Last Sunday, coinciding with Marlborough’s annual jazz weekend, an inaugural art market was held in a car park in The Parade (also August 16 and September 13, 10am-4pm), near the site of a projected cinema and arts centre on the banks of the River Kennet.
Chainsaw sculptures, hand-made artisan jewellery, paintings, photography and ceramics were on sale, to the accompaniment of performances by children from a community primary school, clowns and local musicians.
The first Marlborough arts month was held in 2008, organised by the We Love Marlborough initiative, which was born the year before over a gathering in a local pub. “Some of us who care about Marlborough as our special town and about the arts decided to tap into the wealth of local talent and the goodwill of local traders and businesses,” says Louisa Davison, a PR professional who, together with husband Peter, president of the Chamber of Commerce, regards the work for We Love Marlborough as a labour of love itself.
But she stresses that the July Marlborough arts trail and studio visits are far from the only activities she and her colleagues, many of them artists and including a stiltwalker, organise throughout the year, from concerts, street entertainment surrounding the switching on of the Christmas lights and exhibitions – all not-for-profit.
Also involved in many of the projects, and with a programme of its own, is the Kennet Valley Arts Trust (KVAT), driving force behind the proposed riverside complex.
This is the Riverbank arts centre, long the ambition of the KVAT to provide theatre, visual arts and cinemas facilities which the trust is in discussions over with the new Wiltshire unitary authority.
This weekend also saw the opening in the offices of local businessman Tony Apps of a display of work by Jack (The Singing Butler) Vettriano and local artists Davina Fisher, Chantal Bourgonje and Ray Ward.

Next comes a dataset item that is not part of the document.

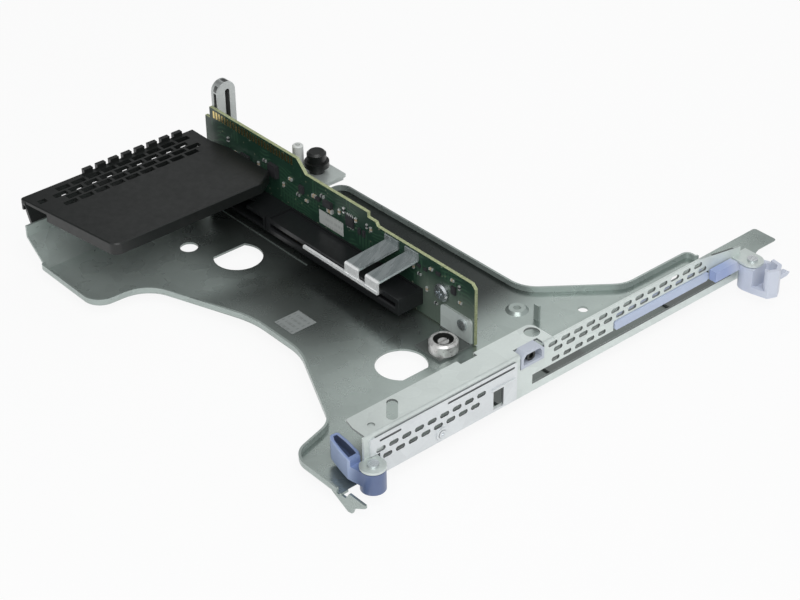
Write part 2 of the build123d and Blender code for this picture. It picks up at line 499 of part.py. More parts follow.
# Card-end guide: a moulded plate with a skirt, over the tray's end wall
GL = [(-7.6, GUIDE_Y1), (1.2, GUIDE_Y0), (GUIDE_X1 - 6.0, GUIDE_Y0), (GUIDE_X1 + 2.6, 168.0),
      (GUIDE_X1 + 2.6, 196.0), (GUIDE_X1, 208.0), (GUIDE_X1, GUIDE_Y1)]
GR = [((1.2, GUIDE_Y0), 4.0), ((GUIDE_X1 - 6.0, GUIDE_Y0), 5.0), ((GUIDE_X1 + 2.6, 168.0), 3.0),
      ((-7.6, GUIDE_Y1), 1.0)]
gf, guide = plate_z(GL, GUIDE_Z - 5.4, GUIDE_Z, GR)
guide -= Pos(0, 0, GUIDE_Z - 8) * extrude(offset(gf, -GUIDE_T), 8 - GUIDE_T)
top_edges = [e for e in guide.edges() if abs(e.bounding_box().min.Z - GUIDE_Z) < 1e-4]
guide = chamfer(top_edges, 0.5)
# the side skirt stops short of the rear wall, the right side is open
guide -= box(-10.0, -1.2, 205.0, GUIDE_Y1 - GUIDE_T, GUIDE_Z - 8, GUIDE_Z - GUIDE_T)
guide -= box(GUIDE_X1 - 2.0, GUIDE_X1 + 4.0, 172.0, GUIDE_Y1 - GUIDE_T, GUIDE_Z - 8, GUIDE_Z - GUIDE_T)
# rear wall down to the end wall of the tray
guide += prism_y([(-4.4, 11.2), (GUIDE_X1 - 0.2, 11.2), (GUIDE_X1 - 0.2, GUIDE_Z - 1.0), (-7.4, GUIDE_Z - 1.0)],
                 END_Y + SHEET + 0.0, END_Y + SHEET + 1.8)
guide += box(-7.4, GUIDE_X1 - 0.2, END_Y + SHEET, GUIDE_Y1 - 0.6, GUIDE_Z - GUIDE_T - 1.0, GUIDE_Z - GUIDE_T + 0.2)
# ribs under the plate that catch the far end of a card
for rx in (14.0, 40.0, 66.0):
    guide += box(rx - 0.8, rx + 0.8, 176.0, 201.0, GUIDE_Z - GUIDE_T - 6.0, GUIDE_Z - GUIDE_T + 0.1)
# grille in the plate: four staggered rows
GRILLE_P, GRILLE_L, GRILLE_W = 8.0, 6.6, 3.1
for row in range(4):
    for i in range(9):
        gx = 4.0 + i * GRILLE_P + (GRILLE_P / 2 if row % 2 else 0.0)
        gy = 204.4 + row * 4.2
        guide -= box(gx, gx + GRILLE_L, gy - GRILLE_W / 2, gy + GRILLE_W / 2, GUIDE_Z - GUIDE_T - 0.2, GUIDE_Z + 1)
guide -= box(-3.8, 0.2, 211.4, 214.4, GUIDE_Z - GUIDE_T - 0.2, GUIDE_Z + 1)
# teeth on the rear edge and slots in the rear wall
for i in range(8):
    tx = 27.0 + i * 6.9
    guide += box(tx - 2.3, tx + 2.3, GUIDE_Y1 - 1.6, GUIDE_Y1 + 0.6, GUIDE_Z - 3.0, GUIDE_Z + 1.9)
for row in range(2):
    for i in range(9):
        wx = 11.0 + i * GRILLE_P
        guide -= box(wx, wx + 5.0, END_Y + SHEET - 1, GUIDE_Y1 + 1, 16.8 + row * 4.2, 19.0 + row * 4.2)
for sx, sz in GUIDE_SCREW:
    guide -= cyl_y(sx, END_Y, END_Y + 5.0, sz, 1.5 + HOLE_FIT)
write(guide, "card_end_guide")
gs = []
for sx, sz in GUIDE_SCREW:
    s = cyl_y(sx, END_Y - 1.6, END_Y, sz, 2.3)
    s = chamfer([e for e in s.edges() if abs(e.center().Y - (END_Y - 1.6)) < 0.01], 0.6)
    s += cyl_y(sx, END_Y - 0.05, END_Y + 4.4, sz, 1.5)
    s -= Pos(sx, END_Y - 1.6, sz) * Box(3.4, 1.4, 0.7)
    s -= Pos(sx, END_Y - 1.6, sz) * Box(0.7, 1.4, 3.4)
    gs.append(s)
write(Compound(children=gs), "guide_screws")

# Alignment tongue at the far end
TX, TY, T_R, T_TOP = BOARD_X + 7.0, 211.4, 5.1, 46.3
tongue = box(TX - T_R, TX + T_R, TY, TY + 4.4, 0.0, T_TOP) + cyl_y(TX, TY, TY + 4.4, T_TOP, T_R)
tongue -= box(TX - 0.6, TX + 1.9, TY - 1.0, TY + 3.2, 20.0, T_TOP) + cyl_y(TX + 0.65, TY - 1.0, TY + 3.2, T_TOP, 1.25)
tongue -= box(TX - T_R - 1.0, TX - T_R + 1.2, TY + 0.6, TY + 2.6, 20.0, T_TOP)
tongue += box(TX - T_R, TX + T_R, TY - 12.0, TY + 0.2, 0.0, SHEET)
tongue -= cyl(TX, TY - 6.0, -1.0, 2.0, 1.6)
write(tongue, "alignment_tongue")

# Knob bracket, knob and standoff beyond the board
EARZ = 24.0
KX, KY = BOARD_X + 16.4, 158.6     # knob axis
SX, SY = BOARD_X + 11.4, 165.4     # standoff axis
K0, K1 = BOARD_X + 8.6, BOARD_X + 24.6
kf, kb = plate_z([(K0, 149.0), (K1, 147.4), (K1, 161.4), (BOARD_X + 17.0, 169.0), (K0, 169.0)], EARZ - SHEET, EARZ,
                 [((K1, 147.4), 1.5), ((K1, 161.4), 2.0)])
kb += box(K0, K0 + SHEET, 159.4, 169.0, 0.0, EARZ)
kb += box(K0, K1 - 0.6, 160.2, 169.0, 0.0, SHEET)
kb += box(K0 + 0.8, K1 - 1.0, 149.0, 149.0 + SHEET, EARZ - 3.0, EARZ - 0.2)
for rx, ry in RIVETS:
    kb -= cyl(rx, ry, -1, 2, 1.5)
kb -= cyl(KX, KY, 20.0, 26.0, 2.4 + HOLE_FIT)
kb -= cyl(SX, SY, 20.0, 26.0, 1.4 + HOLE_FIT)
write(kb, "knob_bracket")
write(Compound(children=[cyl(rx, ry, -SHEET, SHEET + 0.8, 1.5) + cyl(rx, ry, SHEET, SHEET + 0.8, 2.6)
                         for rx, ry in RIVETS]), "bracket_rivets")
knob = cyl(KX, KY, EARZ + 4.0, EARZ + 10.4, 4.4)
knob = chamfer([e for e in knob.edges() if abs(e.center().Z - (EARZ + 10.4)) < 0.01], 1.0)
knob += cyl(KX, KY, EARZ, EARZ + 3.4, 3.4) + cyl(KX, KY, EARZ + 3.0, EARZ + 5.6, 5.6)
knob += cyl(KX, KY, EARZ - 4.0, EARZ + 0.5, 2.4)
write(knob, "black_knob")
POST_TOP = 36.6
post = cyl(SX, SY, EARZ, POST_TOP, 2.5)
post = chamfer([e for e in post.edges() if abs(e.center().Z - POST_TOP) < 0.01], 0.5)
post += cyl(SX, SY, EARZ - 2.0, EARZ + 0.2, 1.4)
post -= cyl(SX, SY, POST_TOP - 4.6, POST_TOP + 1, 1.1)
write(post, "clear_standoff")
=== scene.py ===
import math

import bmesh
import bpy
from mathutils import Matrix, Vector


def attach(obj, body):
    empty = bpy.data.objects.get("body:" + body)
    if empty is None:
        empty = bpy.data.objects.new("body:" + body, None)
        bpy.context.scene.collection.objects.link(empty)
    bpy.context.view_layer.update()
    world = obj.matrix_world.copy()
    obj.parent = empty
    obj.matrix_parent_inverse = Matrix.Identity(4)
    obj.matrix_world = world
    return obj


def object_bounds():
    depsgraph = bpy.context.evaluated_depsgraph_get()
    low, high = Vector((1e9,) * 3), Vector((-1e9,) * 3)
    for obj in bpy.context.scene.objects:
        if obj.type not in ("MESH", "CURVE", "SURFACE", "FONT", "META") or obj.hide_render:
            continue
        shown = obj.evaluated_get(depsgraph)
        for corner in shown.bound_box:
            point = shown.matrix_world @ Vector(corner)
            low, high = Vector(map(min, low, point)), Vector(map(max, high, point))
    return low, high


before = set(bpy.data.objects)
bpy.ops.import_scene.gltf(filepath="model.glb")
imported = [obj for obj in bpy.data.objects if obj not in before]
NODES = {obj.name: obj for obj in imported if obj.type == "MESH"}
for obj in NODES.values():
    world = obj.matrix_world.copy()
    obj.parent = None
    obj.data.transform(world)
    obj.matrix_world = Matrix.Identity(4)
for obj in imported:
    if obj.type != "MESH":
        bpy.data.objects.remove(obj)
cad_low, cad_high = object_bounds()

# The frame's origin lies on the guide hole. Places in this file are in mm from the panel's left end,
# the panel's outer face and the top of the tray floor.
DATUM = (47.9, 177.3)
MM = 0.001


def x_at(x):
    return (x - DATUM[0]) * MM


def y_at(y):
    return (y - DATUM[1]) * MM


def at(x, y, z):
    return Vector((x_at(x), y_at(y), z * MM))


def span_of(name, axis):
    """Least and greatest place of a CAD node along one axis, to a tenth of a mm."""
    places = [v.co[axis] / MM + (*DATUM, 0.0)[axis] for v in NODES[name].data.vertices]
    return round(min(places), 1), round(max(places), 1)


def middle_of(name):
    """Place of an upright round node's axis."""
    return tuple(round(sum(span_of(name, axis)) / 2, 1) for axis in (0, 1))


BOARD_FACE = span_of("riser_board", 0)[0]
LATCH_PIN = middle_of("left_latch_pin")
RING_SCREW = middle_of("captive_screw")


# Materials
def tint(color, factor):
    return tuple(min(1.0, c * factor) for c in color)


class Look:
    """A Principled material with short calls for its nodes."""

    def __init__(self, name, color, rough=0.5, metal=0.0, spec=0.5):
        self.m = bpy.data.materials.new(name)
        self.m.use_nodes = True
        self.nt = self.m.node_tree
        self.b = self.nt.nodes["Principled BSDF"]
        self.set(self.b, "Base Color", (*color, 1.0))
        self.set(self.b, "Roughness", rough)
        self.set(self.b, "Metallic", metal)
        self.set(self.b, "Specular IOR Level", spec)
        self.object = self.node("TexCoord").outputs["Object"]

    def set(self, node, name, value):
        node.inputs[name].default_value = value

    def link(self, out, inp):
        self.nt.links.new(out, inp)

    def use(self, name, out):
        self.link(out, self.b.inputs[name])

    def node(self, kind, **props):
        n = self.nt.nodes.new("ShaderNode" + kind)
        for k, v in props.items():
            setattr(n, k, v)
        return n

    def split(self, vec):
        n = self.node("SeparateXYZ")
        self.link(vec, n.inputs[0])
        return n.outputs

    def place(self):
        """X, Y and Z in the frame, in metres."""
        return self.split(self.object)

    def normal(self):
        return self.split(self.node("NewGeometry").outputs["Normal"])

    def stretched(self, scale):
        n = self.node("Mapping")
        self.set(n, "Scale", scale)
        self.link(self.object, n.inputs["Vector"])
        return n.outputs[0]

    def noise(self, scale, detail=4.0, vec=None):
        n = self.node("TexNoise")
        self.set(n, "Scale", scale)
        self.set(n, "Detail", detail)
        self.set(n, "Roughness", 0.55)
        self.link(vec or self.object, n.inputs["Vector"])
        return n.outputs["Fac"]

    def cells(self, scale, vec=None, out="Distance", rand=1.0):
        n = self.node("TexVoronoi")
        self.set(n, "Scale", scale)
        self.set(n, "Randomness", rand)
        self.link(vec or self.object, n.inputs["Vector"])
        return n.outputs[out]

    def ramp(self, fac, low, high, a=0.0, b=1.0, smooth=False):
        """Goes from a at low to b at high."""
        n = self.node("MapRange", interpolation_type="SMOOTHSTEP" if smooth else "LINEAR")
        for i, v in enumerate((low, high, a, b), start=1):
            n.inputs[i].default_value = v
        self.link(fac, n.inputs[0])
        return n.outputs[0]

    def math(self, op, *values):
        n = self.node("Math", operation=op)
        for inp, v in zip(n.inputs, values):
            if isinstance(v, (int, float)):
                inp.default_value = v
            else:
                self.link(v, inp)
        return n.outputs[0]

    def times(self, first, *others):
        for other in others:
            first = self.math("MULTIPLY", first, other)
        return first

    def most(self, first, *others):
        for other in others:
            first = self.math("MAXIMUM", first, other)
        return first

    def one_minus(self, part):
        return self.math("SUBTRACT", 1.0, part)

    def absolute(self, value):
        return self.math("ABSOLUTE", value)

    def above(self, value, edge):
        return self.math("GREATER_THAN", value, edge)

    def below(self, value, edge):
        return self.math("LESS_THAN", value, edge)

    def between(self, value, low, high):
        return self.times(self.above(value, low), self.below(value, high))

    def mix(self, fac, a, b):
        n = self.node("Mix", data_type="RGBA")
        for inp, v in ((n.inputs[0], fac), (n.inputs[6], a), (n.inputs[7], b)):
            if isinstance(v, tuple):
                inp.default_value = (*v, 1.0)
            else:
                self.link(v, inp)
        return n.outputs[2]

    def bump(self, height, strength, dist):
        n = self.node("Bump")
        self.set(n, "Strength", strength)
        self.set(n, "Distance", dist)
        self.link(height, n.inputs["Height"])
        self.use("Normal", n.outputs[0])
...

Already established as permanent showcase for local creativity is the “redundant” church of St. Peter and St. Paul at the end of the High Street, where Cardinal Wolsey was ordained in 1498.
The church, now an arts and craft centre with craft shops and stalls and a café, is a welcome haven for Marlborough visitors, many of them en route to nearby Avebury and Stonehenge. For residents it regularly presents lectures, concerts and exhibitions and, yes, church services.
The town’s traders are fully behind We Love Marlborough, and this latest initiative. The art trail is sponsored by Equilibrium Wealth Management Ltd and Waitrose - who are both exhibiting art work – and, unsurprisingly, by the local Chamber of Commerce.
“In these tough economic times traders are open to new ideas that will attract people to the town, entice them to look in shop windows and spend money with our local traders,” says Peter Davison. “We think the art trail is a brilliant idea and are delighted to be co-sponsoring the event.”